Peu importe la formule privilégiée, nos deux experts s’entendent pour dire que les tests d’évaluation de la condition physique sont des incontournables pour qui souhaite améliorer ses performances. « Ils servent à savoir si on perd son temps à l’entraînement, estime Pierre Hutsebaut. C’est bien beau de compter ses kilomètres, mais on le faisait déjà en 1940 ! Il y a d’autres outils que l’odomètre, il faut les utiliser ! »

Son de cloche identique du côté de Yannick Bédard, pour qui un test est le point de départ de toute démarche d’entraînement un tant soit peu sérieuse. « Même si les gens ne se rendent pas au bout de l’épreuve, ce n’est pas grave, tient-il à souligner au passage.
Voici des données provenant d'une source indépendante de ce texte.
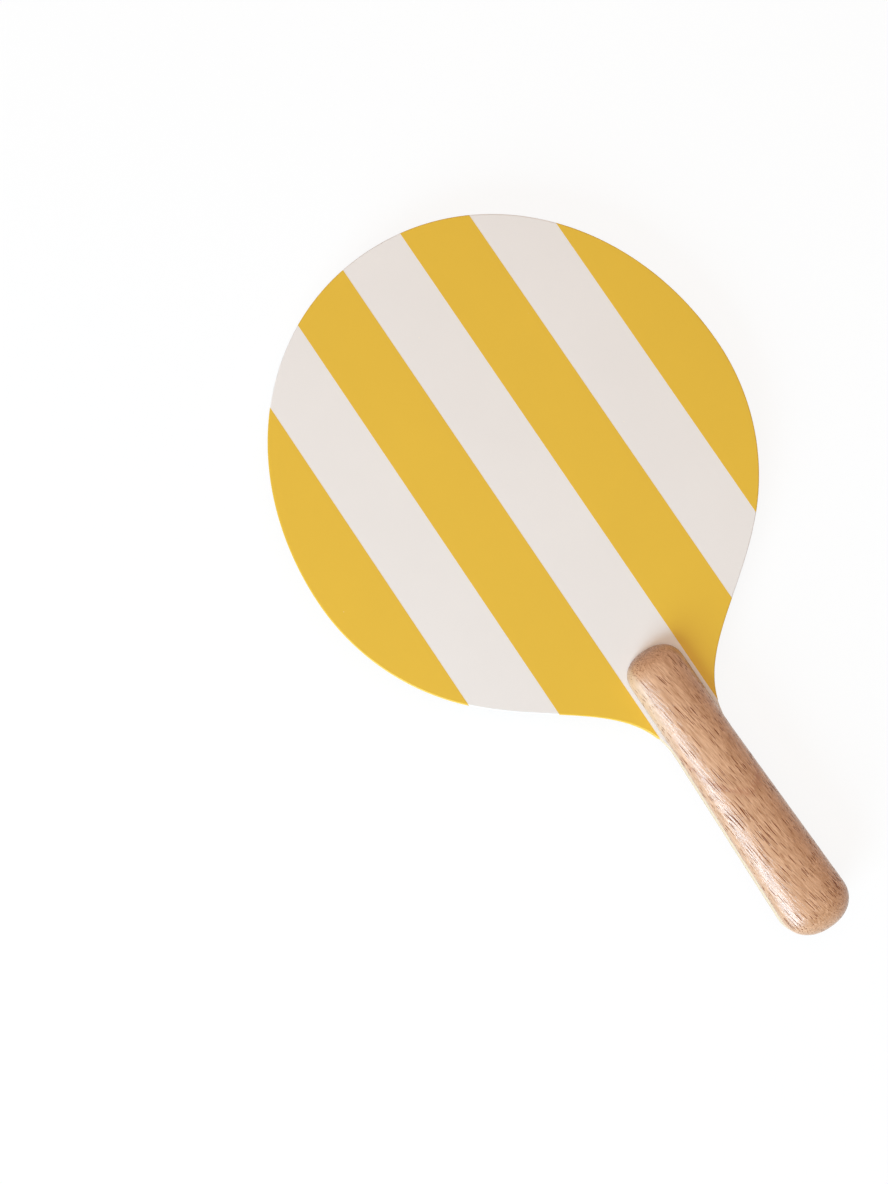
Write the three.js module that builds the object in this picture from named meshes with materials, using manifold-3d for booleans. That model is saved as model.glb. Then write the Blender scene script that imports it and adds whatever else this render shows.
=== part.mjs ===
// Frescobol racket: a paddle sawn from five-ply board, painted in stripes, with a wooden
// scale glued to each side of its tang to make the grip.
// Millimetres. X runs across the blade, +Y from the butt to the tip of the head and +Z out
// of the front face. The origin is at the middle of the length and width, level with the
// back of the grip.
import * as THREE from 'three';
import { mergeVertices } from 'three/addons/utils/BufferGeometryUtils.js';
import Module from 'manifold-3d';

// Blade outline
const overallLength = 400;
const headWidth = 237;
const crownHeight = 133.5;         // from the widest line up to the tip of the head
const crownRoundnessShare = 2.035; // exponent of the crown's curve, a hair fuller than an ellipse
const roundAngle = 39;             // degrees that the head stays round below the widest line
const neckEndDrop = 161.5;         // from the widest line down to the straight sides of the tang
const neckPullAtHead = 48;         // how far the neck's curve runs on along the head's round
const neckPullAtTang = 39;         // how far it runs on along the tang's side

// Plies, from a face to the middle of the board
const faceVeneerThickness = 1.0;
const crossBandThickness = 1.6;
const coreVeneerThickness = 1.8;

// Edge of the board
const edgeEase = 0.8;              // radius of the sanded corner between face and edge
const easeFadeLength = 24;         // length of neck over which the sanded corner runs out

// Paint
const coatThickness = 0.2;
const stripeBleed = 1.9;           // how much wider than the head the stripes are together
const cutOverrun = 5;              // how far a cutting box runs past what it cuts

// Grip
const scaleRunOntoBlade = 53.6;    // how far the scales run on past the neck
const gripWidthAtBlade = 30.2;     // on the blade and at the neck, from where the grip widens
const gripWidthAtButt = 35.5;
const scaleThickness = 11;
const innerEndRounding = 12.5;     // length of a scale's rounded end on the blade
const buttRounding = 14.5;         // length of the rounded butt end
const sectionRoundnessShare = 2.2; // exponent of a scale's cross-section
const innerEndRoundnessShare = 2.4; // exponent of the outline of a scale's end on the blade
const buttRoundnessShare = 2.2;    // exponent of the butt's outline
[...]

Dans tous les cas, l’arrêt prématuré m’en dit beaucoup sur l’athlète et sur ses besoins. »

Lexique

VO2 max

Quantité maximale d’oxygène qui peut être brûlé en une minute par l’organisme. C’est le reflet du potentiel aérobie d’un athlète, ou de la grosseur de son « moteur ». La plus haute valeur de VO2 max répertoriée est de 97,5 ml/min/kg et appartiendrait à un cycliste norvégien, Oskar Svendsen, âgé de 18 ans au moment de la mesure en 2012. Cependant, la valeur n’a jamais été publiée dans une revue scientifique, ce qui soulève un doute sur la validité des résultats.

PAM

Puissance développée lors de l’atteinte de la consommation maximale d’oxygène (VO2 max). Cette valeur exprimée en watts représente le « 100 % » d’un athlète et peut être maintenue pendant environ cinq minutes. À l’entre-saison 2015, la PAM
du triple vainqueur du Tour de France Christopher Froome a été mesurée à 525 W.

Lactate

Ce résultat de la dégradation de l’acide lactique est constamment relâché dans le sang, même au repos. Au cours d’exercices brefs et intenses, l’organisme en produit davantage qu’il est capable d’en éliminer, ce qui mène à une hausse générale de son niveau. Contrairement à la croyance populaire, la présence de lactate n’est pas responsable de la fatigue musculaire.